### REQUEST
From the listing below, select every line where the word "picture" appears.

— BEGIN EXCERPTED DATA —

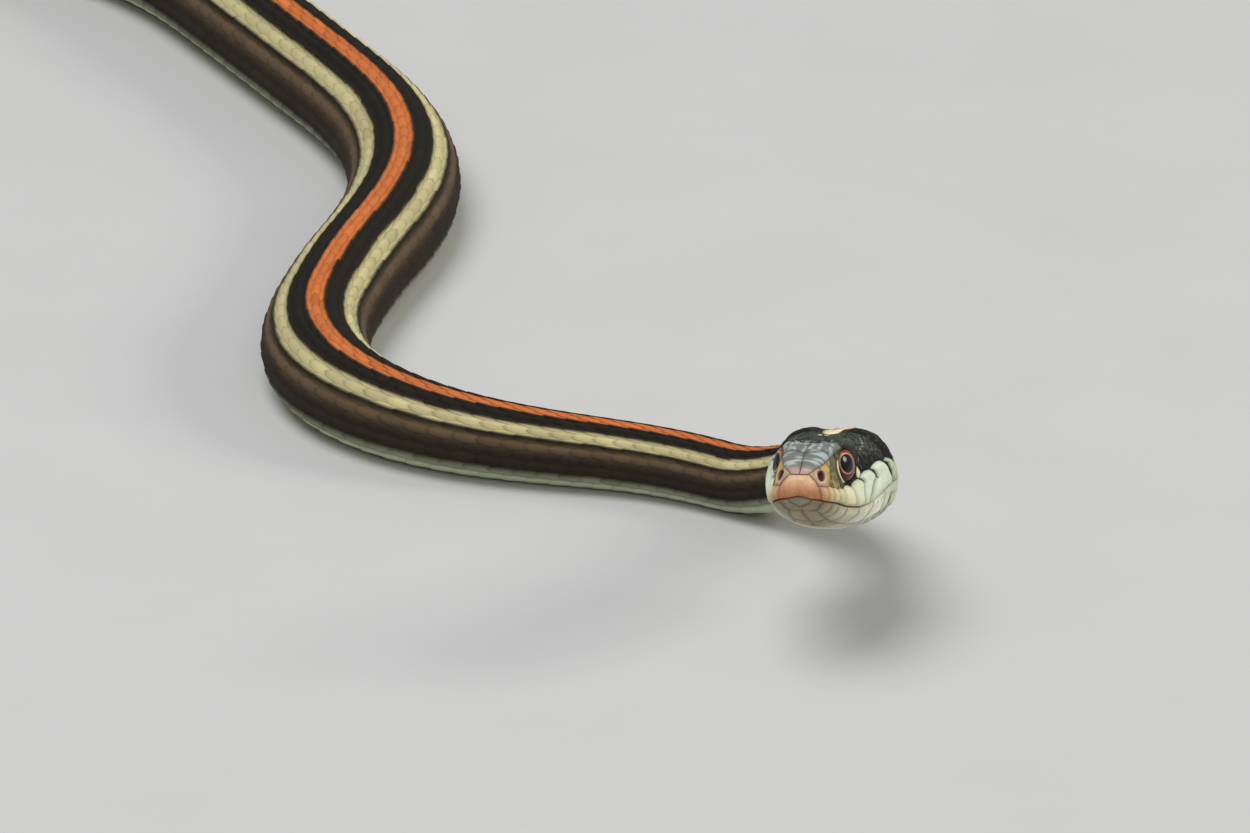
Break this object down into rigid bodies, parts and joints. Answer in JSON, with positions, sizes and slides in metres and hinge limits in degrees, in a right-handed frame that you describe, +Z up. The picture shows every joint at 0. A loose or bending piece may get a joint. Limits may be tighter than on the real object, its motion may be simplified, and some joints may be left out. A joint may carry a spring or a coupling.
{
  "type": "western ribbon snake (garter snake)",
  "caption": "Slender striped garter snake lying in loose bends with its head lifted, a still life-size model.",
  "frame": {"origin": "centre of the bounding box on the floor, under the belly", "axes": "+Z up from the floor; +Y the way that the head looks away from, back along the body; +X to the right of a viewer who faces the head"},
  "size_m": [0.2028, 0.2436, 0.02],
  "materials": {
    "crown_shields": "smooth horny shields, black-olive above and pale green on the lips",
    "chin_shields": "smooth pale green-grey shields",
    "eye": "wet, reddish brown iris with a black round pupil",
    "body_scales": "keeled scales, black-brown with one orange and two cream stripes"
  },
  "bodies": {
    "root": {"head": "crown_shields", "lower_jaw": "chin_shields", "eye_right": "eye", "eye_left": "eye", "neck_1": "body_scales", "neck_2": "body_scales", "torso_1": "body_scales", "torso_2": "body_scales", "torso_3": "body_scales", "torso_4": "body_scales", "torso_5": "body_scales", "torso_6": "body_scales", "torso_7": "body_scales", "torso_8": "body_scales", "torso_9": "body_scales", "torso_10": "body_scales", "torso_11": "body_scales", "torso_12": "body_scales", "torso_13": "body_scales", "torso_14": "body_scales", "torso_15": "body_scales", "torso_16": "body_scales", "tail_1": "body_scales", "tail_2": "body_scales", "tail_3": "body_scales", "tail_4": "body_scales", "tail_5": "body_scales", "tail_6": "body_scales"}
  },
  "joints": []
}
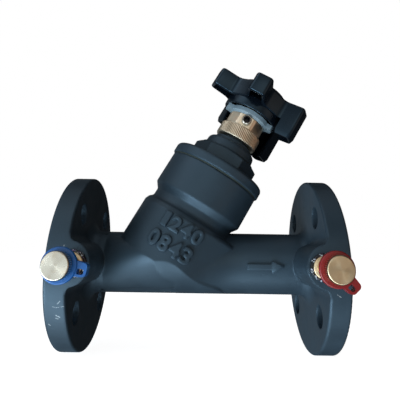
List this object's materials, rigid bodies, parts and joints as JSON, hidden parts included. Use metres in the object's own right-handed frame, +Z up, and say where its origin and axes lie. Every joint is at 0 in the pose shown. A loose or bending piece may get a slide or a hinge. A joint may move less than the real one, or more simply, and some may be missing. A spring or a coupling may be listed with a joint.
{
  "type": "circuit balancing valve",
  "caption": "Flanged oblique-pattern balancing valve: black cast body, leaning bonnet with a lobed handwheel, and a capped pressure test point on each flange.",
  "frame": {"origin": "centre of the inlet flange's raised face, on the pipe axis", "axes": "+X with the flow from the inlet to the outlet, +Z up, so that the bonnet leans towards +X in the XZ plane and the test points stand out along -Y"},
  "size_m": [0.18, 0.1455, 0.2014],
  "materials": {
    "cast_black": "satin black paint over the casting",
    "brass_plain": "turned",
    "brass_bright": "turned, pale",
    "bright_steel": "zinc plated",
    "black_steel": "black oxide",
    "wheel_plastic": "satin black moulding",
    "white_plastic": "smooth",
    "blue_plastic": "smooth",
    "red_plastic": "smooth",
    "seat_plastic": "smooth",
    "seal_rubber": "matt",
    "gasket_fibre": "matt"
  },
  "bodies": {
    "casting": {"valve_body": "cast_black", "seat_ring": "brass_plain", "bonnet": "cast_black", "bonnet_gasket": "gasket_fibre", "bonnet_o_ring": "seal_rubber", "thrust_washer": "seat_plastic", "lock_collar": "brass_plain", "collar_screw": "black_steel", "index_ring": "white_plastic", "inlet_test_nipple": "brass_plain", "inlet_test_core": "seal_rubber", "outlet_test_nipple": "brass_plain", "outlet_test_core": "seal_rubber"},
    "wheel": {"handwheel": "wheel_plastic", "handwheel_screw": "bright_steel", "handwheel_cap": "wheel_plastic", "stem": "brass_plain", "stem_o_rings": "seal_rubber"},
    "plug": {"cone_carrier": "brass_plain", "cone": "brass_plain", "cone_seal": "seat_plastic", "cone_screw": "bright_steel"},
    "inlet_ring": {"inlet_tag_ring": "blue_plastic"},
    "inlet_cap": {"inlet_test_cap": "brass_bright", "inlet_cap_seal": "seal_rubber"},
    "outlet_ring": {"outlet_tag_ring": "red_plastic"},
    "outlet_cap": {"outlet_test_cap": "brass_bright", "outlet_cap_seal": "seal_rubber"}
  },
  "joints": [
    {"name": "handwheel_turn", "type": "hinge", "parent": "casting", "child": "wheel", "pos_m": [0.0645, 0, 0], "axis": [0.5, 0, 0.866], "range_deg": [0, 1440]},
    {"name": "cone_lift", "type": "slide", "parent": "casting", "child": "plug", "axis": [0.5, 0, 0.866], "range_m": [0, 0.01]},
    {"name": "inlet_ring_slide", "type": "slide", "parent": "casting", "child": "inlet_ring", "axis": [0, -1, 0], "range_m": [0, 0.003]},
    {"name": "inlet_cap_turn", "type": "hinge", "parent": "inlet_ring", "child": "inlet_cap", "pos_m": [0.0185, -0.06, 0], "axis": [0, -1, 0], "range_deg": [0, 1080]},
    {"name": "outlet_ring_slide", "type": "slide", "parent": "casting", "child": "outlet_ring", "axis": [0, -1, 0], "range_m": [0, 0.003]},
    {"name": "outlet_cap_turn", "type": "hinge", "parent": "outlet_ring", "child": "outlet_cap", "pos_m": [0.1615, -0.06, 0], "axis": [0, -1, 0], "range_deg": [0, 1080]}
  ],
  "couplings": [
    {"joint": "cone_lift", "follows": "handwheel_turn", "m_per_rad": 0.00039788},
    {"joint": "inlet_ring_slide", "follows": "inlet_cap_turn", "m_per_rad": 0.00015915},
    {"joint": "outlet_ring_slide", "follows": "outlet_cap_turn", "m_per_rad": 0.00015915}
  ]
}
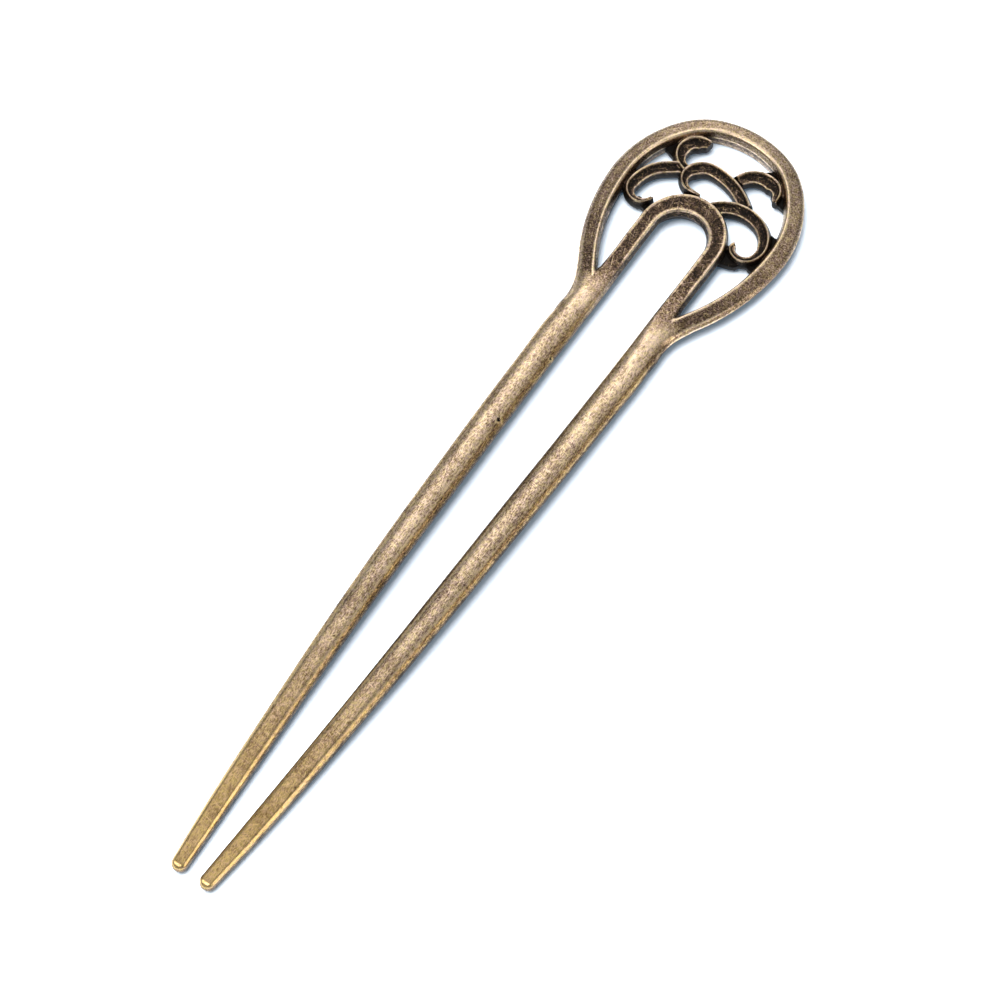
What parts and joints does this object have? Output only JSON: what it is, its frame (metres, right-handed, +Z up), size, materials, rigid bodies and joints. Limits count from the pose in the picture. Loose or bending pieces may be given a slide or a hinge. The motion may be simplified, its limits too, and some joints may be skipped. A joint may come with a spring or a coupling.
{
  "type": "hair fork",
  "caption": "Metal hair fork with long tapering prongs and an openwork head of curled scrolls inside a ring, cast in antique bronze colour.",
  "frame": {"origin": "on the surface that the fork lies on, under the middle of its length and of its width", "axes": "+Y along the prongs from their tips to the head, +X across the prongs, +Z up out of the top face"},
  "size_m": [0.0266, 0.125, 0.0037],
  "materials": {
    "bronze": "antique bronze, dark in the recesses and polished gold on the rims"
  },
  "bodies": {
    "root": {"fork": "bronze"}
  },
  "joints": []
}
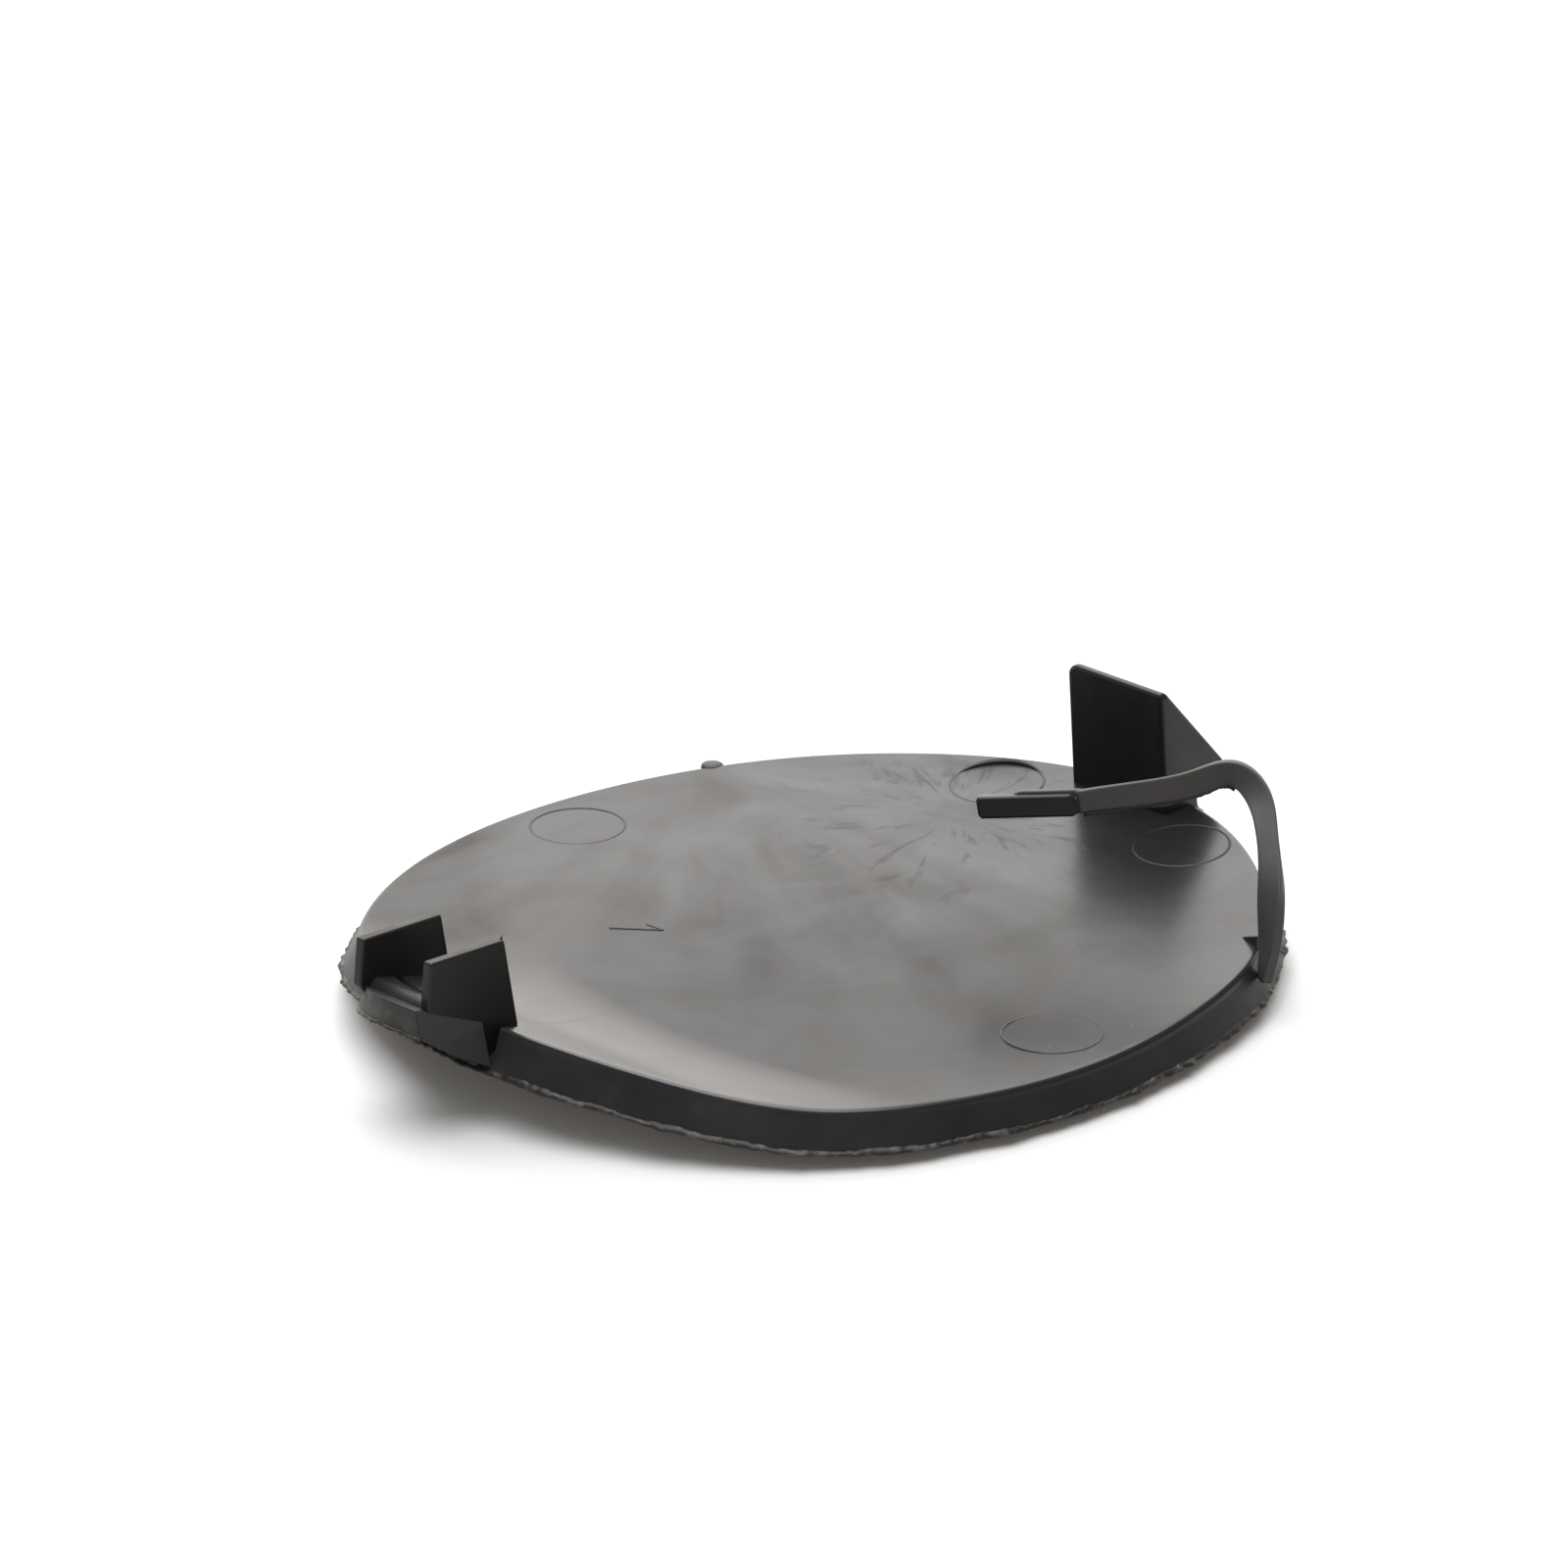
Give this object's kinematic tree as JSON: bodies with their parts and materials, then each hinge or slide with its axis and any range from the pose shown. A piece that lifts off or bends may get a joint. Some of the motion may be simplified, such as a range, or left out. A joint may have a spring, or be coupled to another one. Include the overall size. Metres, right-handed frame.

— END EXCERPTED DATA —

### OUTPUT FOR THIS TASK
Break this object down into rigid bodies, parts and joints. Answer in JSON, with positions, sizes and slides in metres and hinge limits in degrees, in a right-handed frame that you describe, +Z up. The picture shows every joint at 0. A loose or bending piece may get a joint. Limits may be tighter than on the real object, its motion may be simplified, and some joints may be left out. A joint may carry a spring or a coupling.
What parts and joints does this object have? Output only JSON: what it is, its frame (metres, right-handed, +Z up), size, materials, rigid bodies and joints. Limits count from the pose in the picture. Loose or bending pieces may be given a slide or a hinge. The motion may be simplified, its limits too, and some joints may be skipped. A joint may come with a spring or a coupling.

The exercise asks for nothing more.